Want to email your doctor? You may be charged for that
WASHINGTON (AP) — The next time you message your doctor to ask about a pesky cough or an itchy rash, you may want to check your bank account first — you could get a bill for the question.
Hospital systems around the country are rolling out fees for some messages that patients send to physicians, who they say are spending an increasing amount of time poring over online queries, some so complex that they require the level of medical expertise normally dispensed during an office visit.
Patient advocates, however, worry these new fees may deter people from reaching out to their doctor and that they add another layer of complexity to the U.S. health care system’s already opaque billing process.
“This is a barrier that denies access and will result in hesitancy or fear to communicate and potentially harm patients with lower quality of care and outcomes at a much higher cost,” said Cynthia Fisher, the founder of Patient Rights Advocate, a Massachusetts-based nonprofit that pushes for hospital price transparency.
The explosion of telehealth over the last three years — driven by the COVID-19 outbreak and relaxed federal regulations for online care — prompted many doctors to adopt more robust telecommunication with their patients. Consultations that once happened in an office were converted to computer or smart phone visits. And health care systems invited patients to use new online portals to message their doctors with a question at any time, American Medical Association president Jack Resneck Jr. told The Associated Press.
“When people figured out this is cool and could improve care, you saw hospitals and practice groups saying to patients, welcome to your portal … you can ping your physician with questions if you want,” Resneck said. “We found ourselves as physicians getting dozens and dozens of these a day and not having time built in to do that work.”
The charges vary for each patient and hospital system, with messages costing as little as $3 for Medicare patients to as much $160 for the uninsured. In some cases, the final bill depends on how much time the doctor spends responding.

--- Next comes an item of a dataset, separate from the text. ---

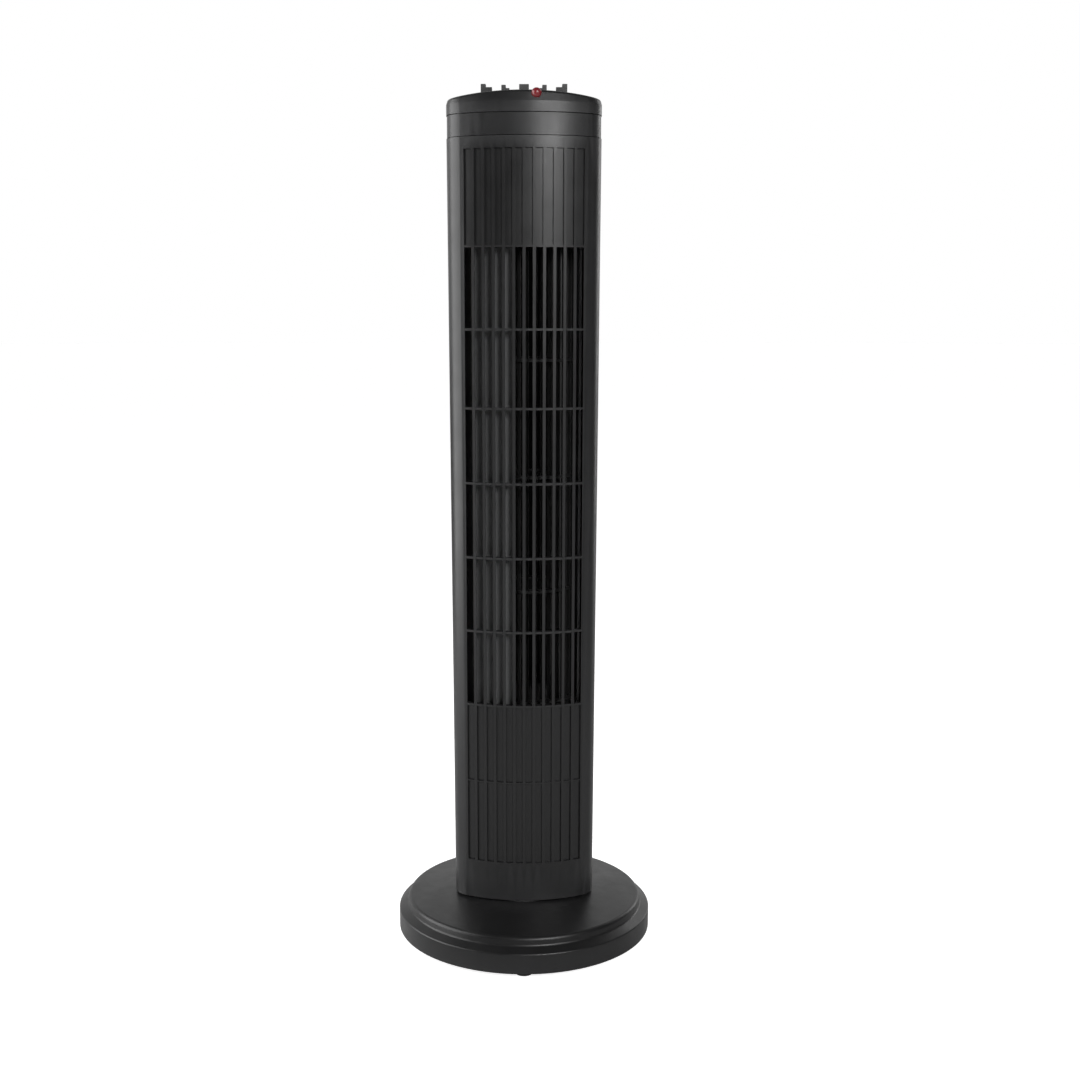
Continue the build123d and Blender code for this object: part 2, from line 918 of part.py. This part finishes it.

Health systems that have introduced these new policies, many in recent months, say they automatically alert patients that they may be charged when they message their doctor through online portals, such as MyChart, an online system that many organizations now use for scheduling appointments or releasing test results to patients.
Under new billing rules, doctors are permitted to bill Medicare for as little as 5 minutes of time spent on an online message in a seven-day period, according to the Centers for Medicaid and Medicare.
Doctors need to be paid for the time they spend doling out expert medical advice — even over messages, said University of Chicago health economist Katherine Baicker. But it’s also important that hospital systems are transparent about what patients can expect to pay as they roll out these new charges, she added.
“Co-pays do not accomplish anything when they are not clear for patients ahead of time,” Baicker said.
Physicians at University of California San Francisco Health field roughly 900,000 email threads — 3 million total messages — in a year, according to Jess Berthold, a spokesperson for the system.
The hospital announced in November 2021 it would start charging for some of those messages, after noting a spike during the pandemic. During a year’s time, 1.4% of email threads, or about 13,000, have resulted in a bill.
Only certain messages trigger a charge. Patients won’t be charged, for example, for prescription refills, scheduling an appointment, asking a follow-up question about an office visit within the last seven days, or if their doctor advises they should schedule a visit in response.
What types of messages will prompt a bill? Sending your doctor a picture of a new rash, asking for a form to be filled out or requesting a change in medication.
Navigating how much you might end up owing can be trickier.
At UCSF, patients on Medicaid who message their doctor won’t have any out-of-pocket costs, and those on traditional Medicare may have to pay $3 to $6. Patients on private insurance will be billed a co-pay — typically about $20 — as will patients on Medicare Advantage, the private insurance plans for Medicare.
Cleveland Clinic in Ohio, the latest major hospital system to announce charges for online messages, rolled out similar guidelines late last month, with messages costing as much as $50 for those on private insurance. And at Northwestern Medicine in Chicago, which charges $35 for some messages, fewer than 1% of those correspondences resulted in a bill, spokesman Christopher King said.
All of those systems use the online portal MyChart. Epic, the privately owned software company that runs MyChart, does not track which health systems charge patients for messages, spokeswoman Barb Herandez said in an email. The company did not answer questions about whether it receives a share of the fees from those charges.
Giving patients advice online can save a patient time or money in the long run, hospital systems argue. If the doctor can answer a patient’s question over email, the patient can cut out wait times for an appointment and avoid taking time off work to go to the doctor’s office.
Plus, some patients simply prefer the convenience of getting a quick answer from the doctor on an app, Berthold of UCSF added.
“If patients can have access to a doctor right when questions or concerns arise, they can seek care more quickly and be treated more quickly,” Berthold said.
But Fisher argues it could have the opposite effect with patients thinking twice before they message a doctor. Instead, some people may turn to free, unreliable advice online.
“It becomes a slippery slope, and that slippery slope is not in favor of the patient,” she said.